* **Given information**:
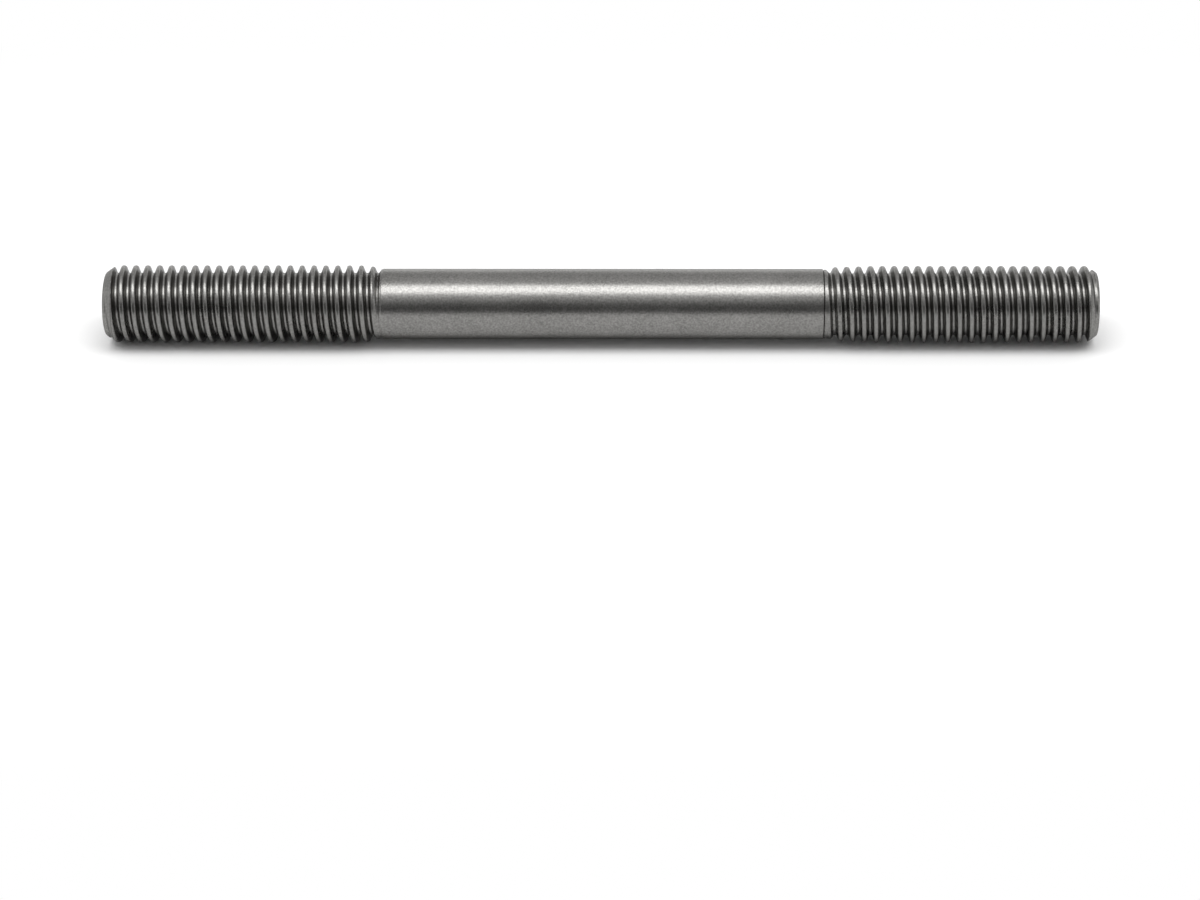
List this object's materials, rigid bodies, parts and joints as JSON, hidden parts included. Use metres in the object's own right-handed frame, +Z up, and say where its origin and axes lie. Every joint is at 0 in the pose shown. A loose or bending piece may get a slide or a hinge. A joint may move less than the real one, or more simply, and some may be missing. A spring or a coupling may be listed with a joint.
{
  "type": "double ended stud",
  "caption": "Steel stud bolt with a coarse right-hand thread rolled on both ends, a plain reduced shank between and chamfered points.",
  "frame": {"origin": "on the stud's axis, half way along its length", "axes": "+X along the axis towards the end with the longer run-out, +Z up as the stud lies"},
  "size_m": [0.125, 0.01, 0.01],
  "materials": {
    "steel": "plain dark grey"
  },
  "bodies": {
    "root": {"stud": "steel"}
  },
  "joints": []
}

* **Set problem**: Return the material in full, exactly as shown.

* **Written reply**:
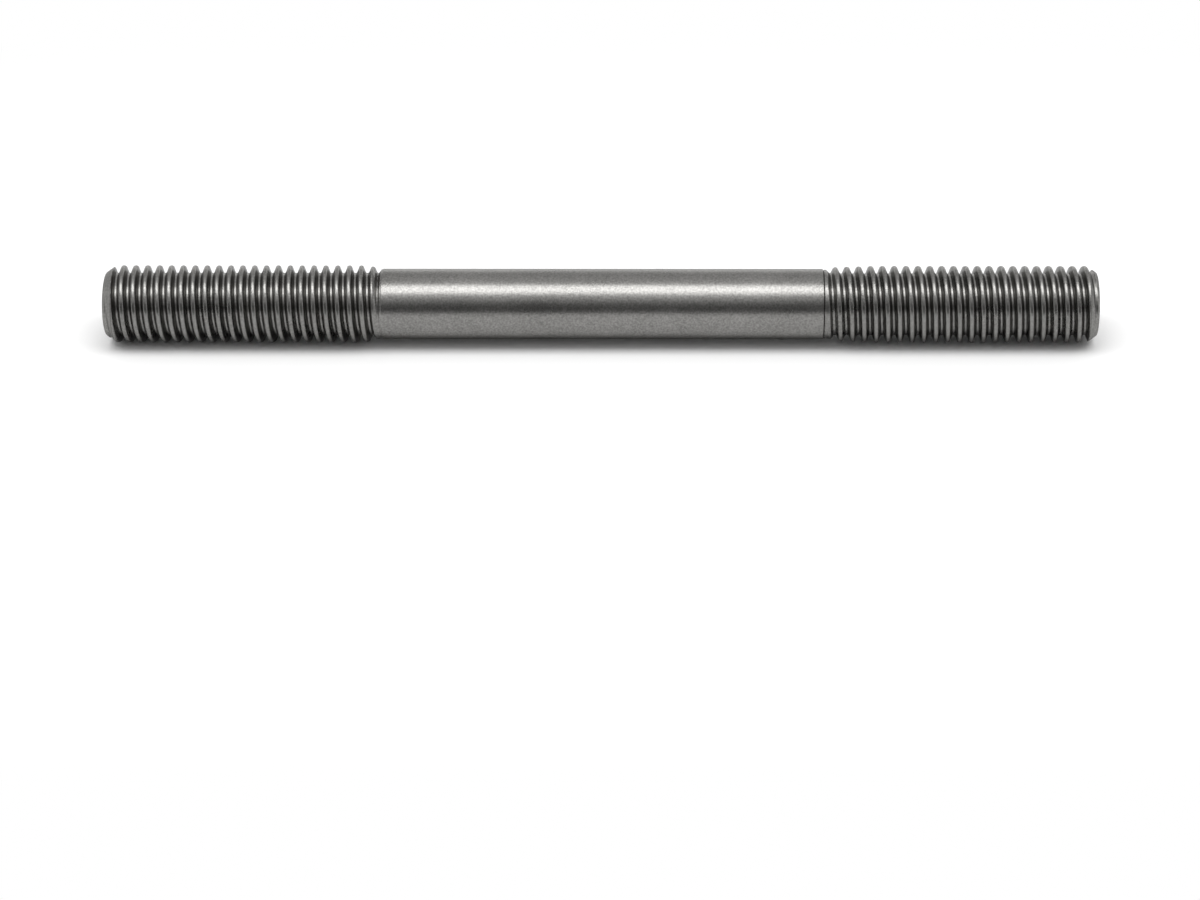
List this object's materials, rigid bodies, parts and joints as JSON, hidden parts included. Use metres in the object's own right-handed frame, +Z up, and say where its origin and axes lie. Every joint is at 0 in the pose shown. A loose or bending piece may get a slide or a hinge. A joint may move less than the real one, or more simply, and some may be missing. A spring or a coupling may be listed with a joint.
{
  "type": "double ended stud",
  "caption": "Steel stud bolt with a coarse right-hand thread rolled on both ends, a plain reduced shank between and chamfered points.",
  "frame": {"origin": "on the stud's axis, half way along its length", "axes": "+X along the axis towards the end with the longer run-out, +Z up as the stud lies"},
  "size_m": [0.125, 0.01, 0.01],
  "materials": {
    "steel": "plain dark grey"
  },
  "bodies": {
    "root": {"stud": "steel"}
  },
  "joints": []
}